In today’s data-driven world, businesses are constantly seeking ways to extract meaningful insights from their growing volumes of data. A data warehouse serves as a central repository, enabling organizations to store, integrate, and analyze structured and semi-structured data from diverse sources. Unlike traditional databases designed for transactional operations, data warehouses are purpose-built for analytical processing, providing a foundation for business intelligence (BI), reporting, and advanced analytics.

Data warehouses empower organizations to consolidate data into a single, reliable source of truth. This centralized approach eliminates data silos, allowing decision-makers to access historical trends, forecast outcomes, and identify opportunities with greater precision. By supporting high-performance querying and complex analytics, data warehouses drive informed decision-making across industries.

As we explore the evolution, architecture, and applications of data warehousing, it becomes evident why these systems are integral to modern enterprises. From their origins in on-premises environments to their current cloud-native implementations, data warehouses have transformed how businesses manage and leverage their data.

2. The Evolution of Data Warehousing

The concept of data warehousing emerged in the 1980s as a solution to the growing need for centralized analytics. Initially, organizations relied on on-premises systems to aggregate data from operational databases, creating a dedicated environment for reporting and decision support. These early data warehouses focused on integrating structured data and provided organizations with a consistent way to analyze historical trends.

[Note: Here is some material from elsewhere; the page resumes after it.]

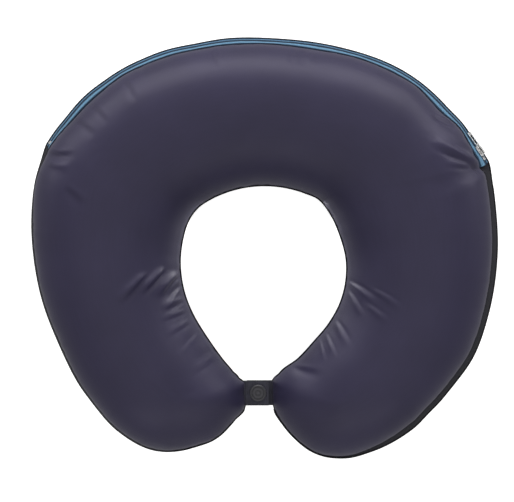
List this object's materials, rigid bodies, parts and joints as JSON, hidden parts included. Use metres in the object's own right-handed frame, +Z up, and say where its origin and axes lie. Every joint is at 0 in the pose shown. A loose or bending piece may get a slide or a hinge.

As technology advanced, so did the capabilities of data warehouses. The rise of cloud computing in the 2000s marked a significant milestone, enabling organizations to shift from costly, hardware-intensive setups to scalable, cost-effective cloud-based solutions. Today, modern data warehouses support a wide variety of data types, including semi-structured and unstructured data, and offer near-real-time processing capabilities.

A key innovation in recent years is the data lakehouse, which combines the raw data storage of data lakes with the analytical power of traditional data warehouses. This hybrid approach addresses limitations of earlier systems, enabling businesses to unify their data ecosystems and streamline analytics. The evolution of data warehousing underscores its adaptability and continued relevance in addressing the dynamic needs of organizations.

3. Core Characteristics of a Data Warehouse

Data warehouses are defined by several key characteristics that distinguish them from other data management systems:

• Subject-Oriented Design: Unlike transactional databases, which organize data around specific operations, data warehouses structure information around key business domains such as sales, customer behavior, or inventory. This subject-oriented approach simplifies analysis by grouping related data together.

• Integrated and Nonvolatile: Data warehouses consolidate data from disparate sources, applying consistent formatting and cleansing to ensure accuracy and reliability. Once data is loaded into the warehouse, it becomes nonvolatile, meaning it remains unchanged, providing a stable environment for long-term analysis.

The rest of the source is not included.